Pointedly delivering seascape imagery, the music shimmers, undulates, builds and wells until the inner movement ebbs and only the basses are moving. The tension builds to an irresistible need for resolution and is finally released into a lonely chime. The necessary subtleties and control were masterfully delivered for a satisfying result.

Approximately 200 miles to the east of Tallinn, the Russian composer Sergei Prokofiev made his mark in St. Petersburg and it was his “Piano Concerto No. 3 in C Major, Op. 26” that featured this evening’s soloist, Joyce Chang. A silver medalist in the Van Cliburn International Piano Competition, Chang has obvious gifts which seemed not be on best display in this work. Perhaps it was an acoustical issue for those listening from the back rows of the hall, but the balance between piano and orchestra was such that frequently the intricate fingerwork and juicy bits were too much in the background. While this concerto is often an audience favorite, it still begs for a little more flair and punkish attitude.
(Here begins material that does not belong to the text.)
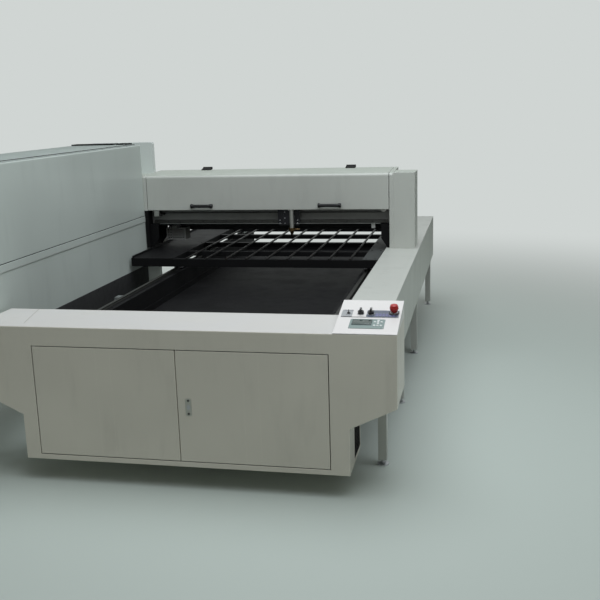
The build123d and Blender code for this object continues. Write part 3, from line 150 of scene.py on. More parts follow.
class Finish(Graph):
    """Material with one Principled shader and the patterns that its surfaces need."""

    def __init__(self, name, **uniform):
        self.material = bpy.data.materials.new(name)
        self.material.use_nodes = True
        super().__init__(self.material.node_tree)
        self.tree.nodes.clear()
        self.surface = self.node("ShaderNodeBsdfPrincipled").socket.node
        self.output = self.tree.nodes.new("ShaderNodeOutputMaterial")
        self.tree.links.new(self.surface.outputs[0], self.output.inputs["Surface"])
        for key, value in uniform.items():
            self.surface.inputs[key.replace("_", " ")].default_value = value

    def set(self, name, value):
        self.feed(self.surface.inputs[name], value)

    def done(self, tint, roughness, height, strength, distance, soft=None):
        """Sets colour, roughness and relief, and gives the finished material."""
        self.set("Base Color", tint)
        self.set("Roughness", roughness)
        self.set("Normal", self.bump(height, strength, distance, soft))
        return self.material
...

From this vanilla landscape, the Estonians next looked across the Bay of Finland to the home of Jean Sibelius for his most popular “Symphony No. 2 in D major, Op. 43.” Here the orchestra took the lid off and let loose an abundantly rich string sound and a buzz of brass for one of the best performances of this symphony in recent memory. Klas took the tempos on the spritely side and urged the musicians on to a passionately evocative interpretation with a keen sense of dynamic and phrase sculpting.